Morgan Grenfell, a major merchant bank, decided not to deal with him for over a decade. Edmund de Rothschild thought the deal was “a decisive blow … to the unhurried, ‘gentlemanly’ style of business” such that the City was never the same again. Lionel Fraser, a merchant banker, was poetic: “Old citadels tumbled, traditional strongholds were invaded, new thought was devoted to City problems, there was freshness and alertness unknown before … The merchant bankers were on their toes … resulting in more enterprises and competitiveness and less reliance on the ‘old boy’ idea.”

Such is financial innovation. From boardrooms of the financial district, the way business is conducted can change across the country.

We saw this in an article I shared where Carol Galley of Mercury Asset Management lobbied other institutional investor to effect changes at major UK bank in the 1990s. She was just being like her founding proprietor. But such change agents are rarely welcomed by incumbents meaning that the advocate must toe a fine line yet ensure the boat is rocked and rocked thoroughly otherwise status quo will hold and progress be stalled.

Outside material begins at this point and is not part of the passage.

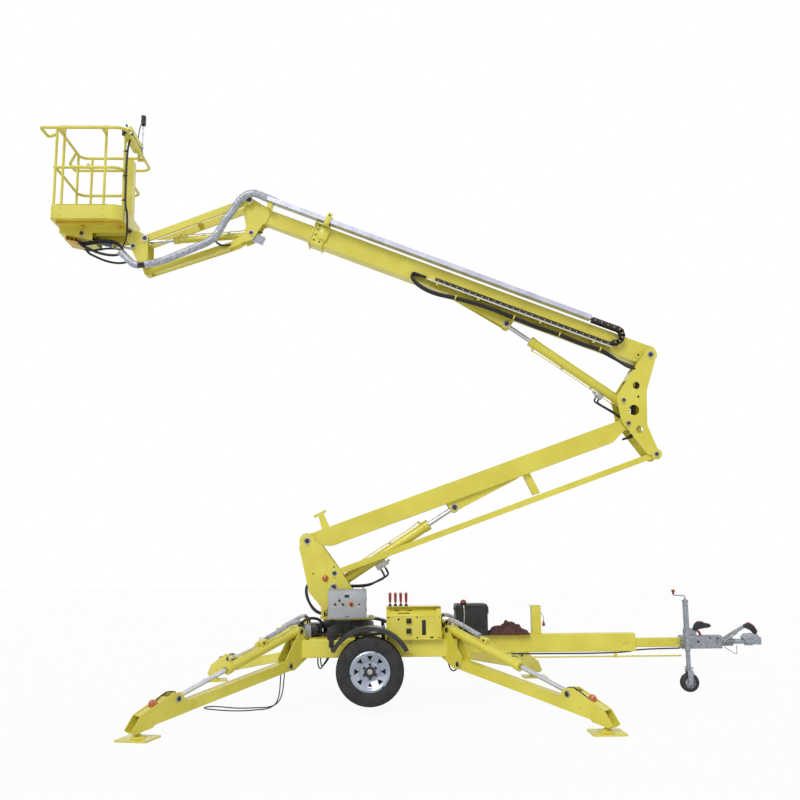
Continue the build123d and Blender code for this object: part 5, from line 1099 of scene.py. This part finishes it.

We can almost hear the opening bell of the Victoria Securities Exchange now. Will it attract the much-needed capital? Three months ago, an errand led me to the offices of the oldest stockbroking firm in Gaborone which was once a joint venture with a local brokerage at a time when Zimbabwe was leading the drive to develop stock exchanges in the region.

As I sat in the boardroom, I was drawn to the tombstones on the wall — listings and rights issues the firm had sponsored. I rose to tour closely and so did my hosts. It was good to reminisce. As I drove off, the romantic nostalgia waned. Why was that market still so small and so illiquid given its stable environment?

A couple of years ago we read that Seed Co International operates under the International Financial Services Centre regime in that country yet we see little activity in the underlying market. What would make the Victoria Falls Securities Exchange different?  Probably the good-old merchant banker and the entrepreneur, even better if the two are one.